Highly Aligned Ultra‐Thick Gel‐Based Cathodes Unlocking Ultra‐High Energy Density Batteries

Increasing electrode thickness can substantially enhance the specific energy of lithium‐ion batteries; however, ionic transport, electronic conductivity, and ink rheology are current barriers to adoption. Here, a novel approach using a mixed xanthan gum and locust bean gum binder to construct ultra‐thick electrodes is proposed to address above issues. After combining aqueous binder with single‐walled carbon nanotubes (SWCNT), active material (LiNi 0.8 Co 0.1 Mn 0.1 O 2 ) and subsequent vacuum freeze‐drying, highly aligned, and low‐tortuosity structures with a porosity of ca. 50% can be achieved with an average pore size of 10 μm, whereby the gum binder‐SWCNT‐NMC811 forms vertical structures supported by tissue‐like binder/SWCNT networks allowing for excellent electronic conducting phase percolation. As a result, ultra‐thick electrodes with a mass loading of about 511 mg cm −2 and 99.5 wt% active materials have been demonstrated with a remarkable areal capacity of 79.3 mAh cm −2 , which is the highest value reported so far.
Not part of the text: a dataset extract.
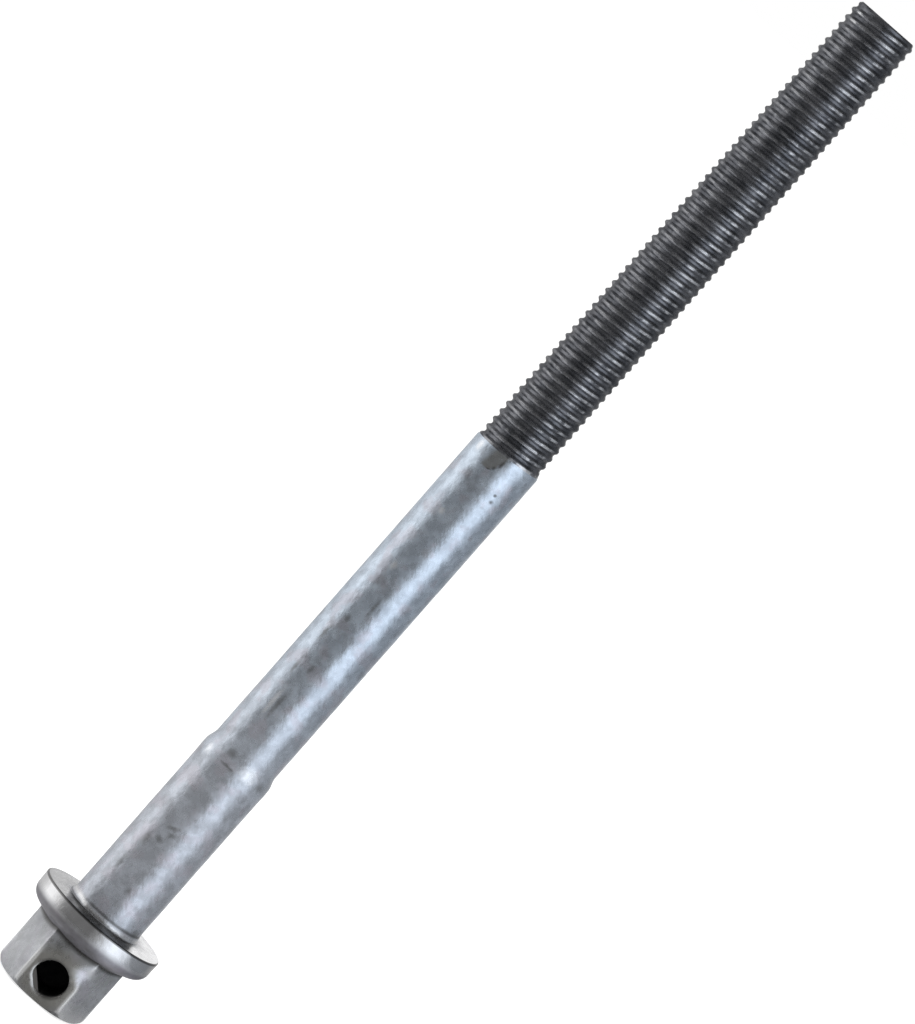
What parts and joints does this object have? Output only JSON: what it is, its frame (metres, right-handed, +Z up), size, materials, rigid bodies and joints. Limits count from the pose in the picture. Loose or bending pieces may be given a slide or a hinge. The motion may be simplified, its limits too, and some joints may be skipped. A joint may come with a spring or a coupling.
{
  "type": "cylinder head bolt",
  "caption": "Long hexagon bolt with a domed flange, a blind cross hole in one flat of the head, a stepped shank and a long rolled thread, for clamping an engine's cylinder head.",
  "frame": {"origin": "centre of the hexagon's free end face, on which the bolt stands", "axes": "+Z up along the bolt's axis, from the head to the threaded tip; the cross hole opens towards -Y"},
  "size_m": [0.0293, 0.0292, 0.2587],
  "materials": {
    "zinc_plated_steel": "bright zinc plating over forged steel, satin and faintly mottled, darker between the threads"
  },
  "bodies": {
    "root": {"head_bolt": "zinc_plated_steel"}
  },
  "joints": []
}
This represents a >25× improvement compared with conventional electrodes with an areal capacity of about 3 mAh cm −2 . This route also can be expanded to other electrode materials, such as LiFePO 4 and Li 4 Ti 5 O 12 , and thus opens the possibility for low‐cost and sustainable ultra‐thick electrodes with increased specific energy for future lithium‐ion batteries.